Evolution of Technology

Scaphoid Open Reduction Screw Fixation

The guiding principle for operative treatment of scaphoid fractures is an anatomic reduction and compression across the fracture. There have been many developments to simplify techniques and minimize destruction when fixing it. Passing a small wire from either the front or back of the scaphoid along its long axis, checking its position with the aim to be as center as possible within the bone and then threading a hollow screw over the wire has shown to be an effective method to heal the bone. The design of the screw adds to its compressive ability. The far threads on the screw have a larger pitch than the near threads, so that as the far end of the screw engages the far fragment, the screw moves a larger distance per rotation than in the near fragment, compressing the two fragments together. Another technique involves a staple across the fracture site. The staple provides compression as well minimizes destruction of the center of the scaphoid.

Evolution of Procedure

Scaphoid Fracture Fixation

Operative fixation of scaphoid fracture relies on compression across the fracture to stimulate healing. Depending on the nature of the fracture, the surgeon may make a surgical incision and dissection on either the front or back of the hand or possibly do the surgery through a hole just large enough for the screw, called percutaneous screw fixation.
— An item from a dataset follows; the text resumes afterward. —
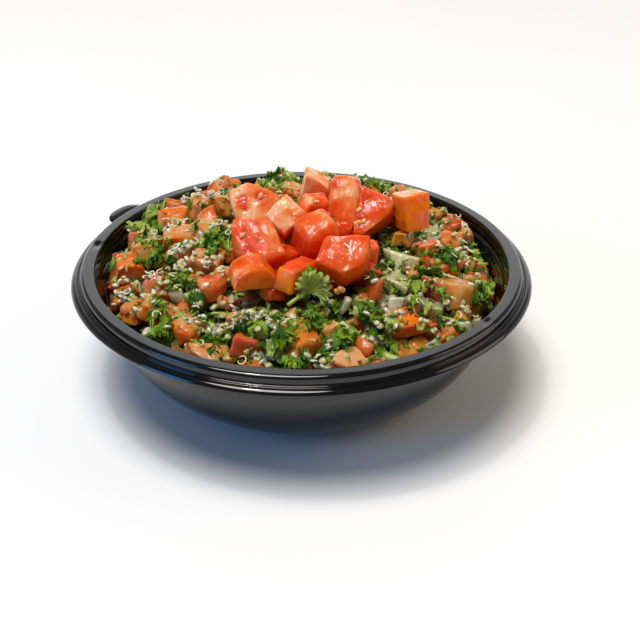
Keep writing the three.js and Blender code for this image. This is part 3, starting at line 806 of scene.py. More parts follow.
# %% Pile: make the chunks
for number, (name, chunk) in enumerate(PILE.items()):
    points, quads, skin, gel, tone, fibre = chunk_form(chunk, 100 + 7 * number)
    marks = {"skin": skin, "gel": gel, "tone": tone, "fibre": fibre + 40 * number}
    make_piece("cut_" + name, points, quads, fresh_tomato, "tomato", marks, [name])

# %% [markdown]
# ## The heap: how the pieces settle
# A heap looks like a heap because its pieces rest on each other. A full physics run of thousands
# of pieces would take minutes, so a simple rule stands in for it: a map keeps the height of the
# heap over every square millimetre. A piece is let down on the map until a small share of it
# would sink in, and then the map takes on the piece's own top. The outline of the heap is the
# part's: a flattened dome that stands a little higher at the back, with a hollow by the wall on
# the right.

# %% Heap: its outline
HEAP_RADIUS = 78
HEAP_EDGE = 43.8
HEAP_DOME = 19
HEAP_POWER = 2.2
REAR_RISE = 6.2
FRONT_FALL = 3
HOLLOW = dict(x=77, y=4, depth=9, spread=8)
CORE_SINK = 3
REACH = 82


def heap_height(x, y):
    """Height of the tops of the mixed pieces over the table, in mm."""
    reach = np.minimum(np.hypot(x, y) / HEAP_RADIUS, 1)
    edge = HEAP_EDGE + np.where(y > 0, REAR_RISE, FRONT_FALL) * y / HEAP_RADIUS
    away = (x - HOLLOW["x"]) ** 2 + (y - HOLLOW["y"]) ** 2
    hollow = HOLLOW["depth"] * np.exp(-away / (2 * HOLLOW["spread"] ** 2))
    return edge + HEAP_DOME * (1 - reach**HEAP_POWER) - hollow


def inside_radius(z):
    """Inside radius of the bowl at a height."""
    fall = np.clip((WALL_TOP - z) / (WALL_TOP - SHEET), 0, 1)
    curved = FOOT_RADIUS + (WALL_RADIUS - SHEET - FOOT_RADIUS) * np.sqrt(1 - fall**2)
    return np.where(z >= WALL_TOP + STEP_HEIGHT, STEP_RADIUS, curved)


axis = np.arange(-REACH, REACH + 1)
map_x, map_y = np.meshgrid(axis, axis, indexing="ij")
outline = heap_height(map_x, map_y)
in_bowl = np.hypot(map_x, map_y) < HEAP_RADIUS - 1
print(f"heap: from {outline[in_bowl].min():.1f} to {outline.max():.1f} mm over the table")

# %% [markdown]
# Under the pieces lies a core that fills the bowl. It only shows as a dark depth between them, so it
# is a plain lathe with relief as fine as the grain itself. Its dark colours are painted shade.

# %% Heap: the core
CORE_DEPTH = 7
CORE_GAP = 0.4
FLOOR_GAP = 0.3
CORE_RINGS = 24


def mixed_core():
    material, tree, shader, place = new_material("moist_mix_in_shade")
    spots = add(tree, "TexVoronoi", {"Vector": place, "Scale": per_metre(4)})
    # Painted shade: these colours are darker than the mix, for the shade deep between the pieces.
    shades = [(0.3, "1f3a12"), (0.5, "6a3a1e"), (0.75, "7c7a4c")]
    colour = add(tree, "ValToRGB", {"Fac": spots.outputs["Color"]}, shades)
    relief = add(tree, "Bump", {"Height": spots, "Strength": 0.8, "Distance": 1.0 * MM})
    plug(tree, shader, {"Base Color": colour, "Normal": relief, "Roughness": 0.35})
    return material


def core_form():
    """A lathe that fills the bowl, its upper rings set down on the heap's outline."""
    floor = FOOT_RECESS + SHEET + FLOOR_GAP
    wall = [p for p in wall_curve(SHEET + CORE_GAP, 16) if p[1] > floor + 0.5]
    turns = np.pi / 2 * np.arange(CORE_RINGS - 1, -1, -1) / CORE_RINGS
    dome = [(HEAP_RADIUS * math.sin(a), RIM + 10) for a in turns]
    points, faces = lathe([(0, floor), (FOOT_RADIUS, floor), *wall, *dome], 4 * CORE_RINGS)
    x, y, z = points.T
    cap = heap_height(x, y) - CORE_DEPTH + 1.2 * wobble(points * [1, 1, 0], 7, 5)
    on_top = z > RIM
    rim_ring = (z > WALL_TOP - 1) & ~on_top
    lowered = np.where(on_top | rim_ring, cap, np.minimum(z, cap - 1))
    room = inside_radius(np.minimum(lowered, WALL_TOP)) - CORE_GAP
    room /= np.maximum(np.hypot(x, y), 1e-6)
    fit = np.where(room < 1, room, 1)
    return np.stack([x * fit, y * fit, lowered], axis=1), faces


make_piece("salad_core", *core_form(), mixed_core(), "salad_mix", replaces=["salad"])

# %% Heap: the map and its rules
GAP_REACH = 27
GROUND_ROOM = 7


class Bed:
    """The rising surface of the heap, as a height for every square millimetre."""

    def __init__(self, top):
        self.top = top

    def cells(self, points):
        spots = np.clip(np.rint(points[:, :2]).astype(int) + REACH, 0, 2 * REACH)
        return spots[:, 0], spots[:, 1]

    def settle(self, points, share):
        """Lets points down until a share of them would lie under the surface."""
        gaps = self.top[self.cells(points)] - points[:, 2]
        return points + [0, 0, np.quantile(gaps, 1 - share)]

    def cover(self, points):
        np.maximum.at(self.top, self.cells(points), points[:, 2])

    def spot(self, tries):
        """A random place on the heap: of some tries, the one lowest under the outline."""
        radius = (HEAP_RADIUS - 1.5) * np.sqrt(rng.uniform(0, 1, tries))
        angle = rng.uniform(0, 2 * np.pi, tries)
        x, y = radius * np.cos(angle), radius * np.sin(angle)
        cells = self.cells(np.stack([x, y], axis=1))
        best = np.argmin(self.top[cells] - outline[cells])
        return x[best], y[best]


def keep_in_bowl(points):
    """Moves a piece towards the middle until it is clear of the wall."""
    middle = points[:, :2].mean(axis=0)
    out = middle / max(np.hypot(*middle), 1e-6)
    over = (np.hypot(points[:, 0], points[:, 1]) - inside_radius(points[:, 2]) + CORE_GAP).max()
    return points - [*(out * max(over, 0)), 0]


def pile_ground():
    """The cells under the pile, where no small piece of the mix lies."""
    ground = np.zeros(map_x.shape, dtype=bool)
    for x, y in [chunk["at"][:2] for chunk in PILE.values()] + [place[:2] for place in gaps]:
        ground |= np.hypot(map_x - x, map_y - y) < GROUND_ROOM
    return ground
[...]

After x-rays are taken to ensure proper placement of hardware, the wound will be closed and the hand will likely be placed in a thumb spica splint, designed to immobilize the thumb and scaphoid while the bone heals.

Evolution of Diagnosis

Scaphoid Fracture

The scaphoid is the most common carpal bone to be broken in the hand and often present as tenderness to the space in between the thumb and the index finger deemed the “anatomic snuffbox”. It articulates with four other bones in the hand and the radius, making it important for overall hand and wrist motion. Because of all the areas on the scaphoid dedicated to motion with other bones, the blood supply is tenuous and comes from the end of the bone in a retrograde fashion. This atypical blood supply pattern makes healing the bone after fracturing difficult. If the scaphoid is unable to heal, part of it dies, resulting in a condition called scaphoid non-union advanced collapse (SNAC wrist) which is a painfully debilitating cascade of osteoarthritis in the hand.